At the King’s summons Eboli and Rodrigo enter; he realises that immediate action must be taken. Left alone with the Queen, Eboli admits her love of Don Carlo and says it was she who stole the jewel casket. She begs forgiveness. The Queen banishes her from the Court: she must choose exile or the cloister. Eboli curses her own beauty; before taking leave of the world she resolves to save Carlo.
Scene 2
Carlo’s prison cell
The Marquis di Posa enters. He says he has accepted Carlo’s guilt as his own and declared the Infante’s secret papers, found on the former, to be his. The Marquis bids his friend farewell and encourages him again in his mission to free Flanders. Two men appear at the cell door and Rodrigo is shot. As he dies, he tells Carlo that Élisabeth will be at Yuste the next day. The King enters and states that Carlo has been declared innocent, but his son repels him. The clanging of the tocsin signals a popular uprising: for a moment Filippo seems to be in danger, but the appearance of the Grand Inquisitor reduces the mob to submission.

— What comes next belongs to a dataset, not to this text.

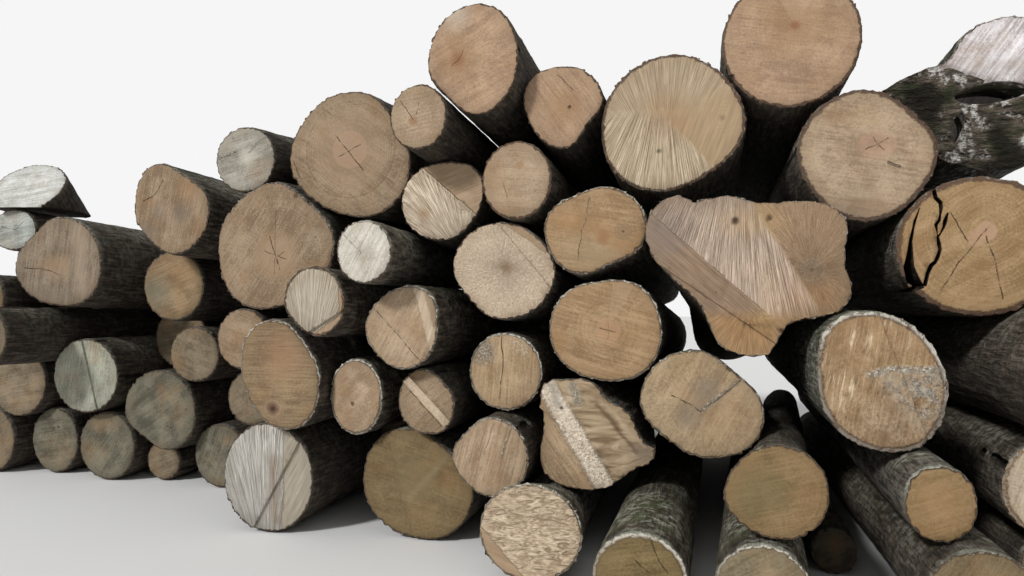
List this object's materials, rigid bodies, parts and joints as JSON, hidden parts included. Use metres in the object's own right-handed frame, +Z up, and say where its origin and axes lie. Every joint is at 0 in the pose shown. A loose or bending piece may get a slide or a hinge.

Meanwhile Eboli enables Carlo to make good his escape.
Act IV
The Cloister at Yuste
Élisabeth recognises that her earthly mission will soon be over. Carlo comes to bid farewell to his beloved; Élisabeth blesses his Flanders mission, and they look forward to meeting again in a better world. The King appears, attended by the Grand Inquisitor and his officers; Carlo is anathematised. As he tries to evade the inquisition he retreats towards Charles V’s tomb, which suddenly opens up; a monk appears and is recognised as the late Emperor. He hurries Carlo away into the monastery.